Exercise goal: Exactly the lines from the start of the data through the line containing "WEBBING = 50.0" should be output, with both ends kept and nothing added.

Provided data:
/---

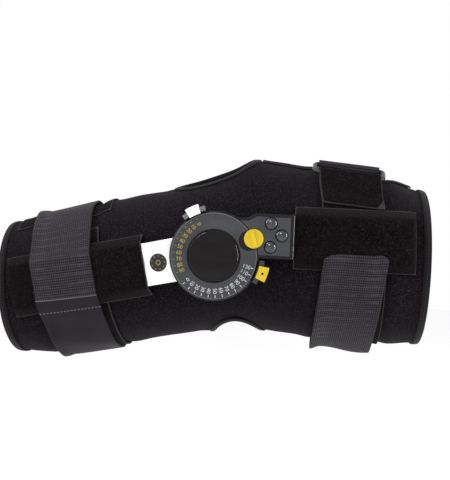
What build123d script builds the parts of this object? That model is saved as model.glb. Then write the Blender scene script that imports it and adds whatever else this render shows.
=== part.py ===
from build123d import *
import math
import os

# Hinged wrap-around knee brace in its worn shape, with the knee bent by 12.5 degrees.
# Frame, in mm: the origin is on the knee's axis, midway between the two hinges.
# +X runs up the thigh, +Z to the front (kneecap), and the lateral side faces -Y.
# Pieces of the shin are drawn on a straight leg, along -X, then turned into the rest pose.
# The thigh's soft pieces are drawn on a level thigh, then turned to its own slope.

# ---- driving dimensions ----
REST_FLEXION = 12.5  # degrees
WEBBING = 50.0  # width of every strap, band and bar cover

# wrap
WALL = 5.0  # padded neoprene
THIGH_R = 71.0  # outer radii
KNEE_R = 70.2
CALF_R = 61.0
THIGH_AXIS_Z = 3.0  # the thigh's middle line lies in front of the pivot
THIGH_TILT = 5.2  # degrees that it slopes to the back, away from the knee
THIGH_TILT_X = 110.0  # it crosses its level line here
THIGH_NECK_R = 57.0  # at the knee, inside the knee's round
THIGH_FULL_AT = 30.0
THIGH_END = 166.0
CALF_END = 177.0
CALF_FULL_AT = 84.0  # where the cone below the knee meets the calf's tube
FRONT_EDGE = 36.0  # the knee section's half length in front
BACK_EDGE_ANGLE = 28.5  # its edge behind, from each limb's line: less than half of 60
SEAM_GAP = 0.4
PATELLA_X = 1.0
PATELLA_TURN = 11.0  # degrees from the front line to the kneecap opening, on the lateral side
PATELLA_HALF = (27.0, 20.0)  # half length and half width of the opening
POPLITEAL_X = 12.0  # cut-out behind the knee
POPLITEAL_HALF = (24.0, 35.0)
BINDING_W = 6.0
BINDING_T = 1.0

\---

Expected output:
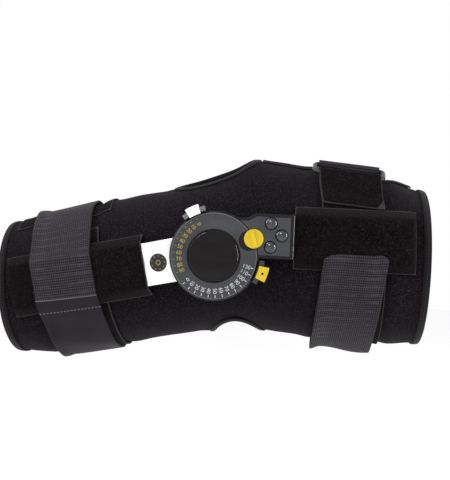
What build123d script builds the parts of this object? That model is saved as model.glb. Then write the Blender scene script that imports it and adds whatever else this render shows.
=== part.py ===
from build123d import *
import math
import os

# Hinged wrap-around knee brace in its worn shape, with the knee bent by 12.5 degrees.
# Frame, in mm: the origin is on the knee's axis, midway between the two hinges.
# +X runs up the thigh, +Z to the front (kneecap), and the lateral side faces -Y.
# Pieces of the shin are drawn on a straight leg, along -X, then turned into the rest pose.
# The thigh's soft pieces are drawn on a level thigh, then turned to its own slope.

# ---- driving dimensions ----
REST_FLEXION = 12.5  # degrees
WEBBING = 50.0  # width of every strap, band and bar cover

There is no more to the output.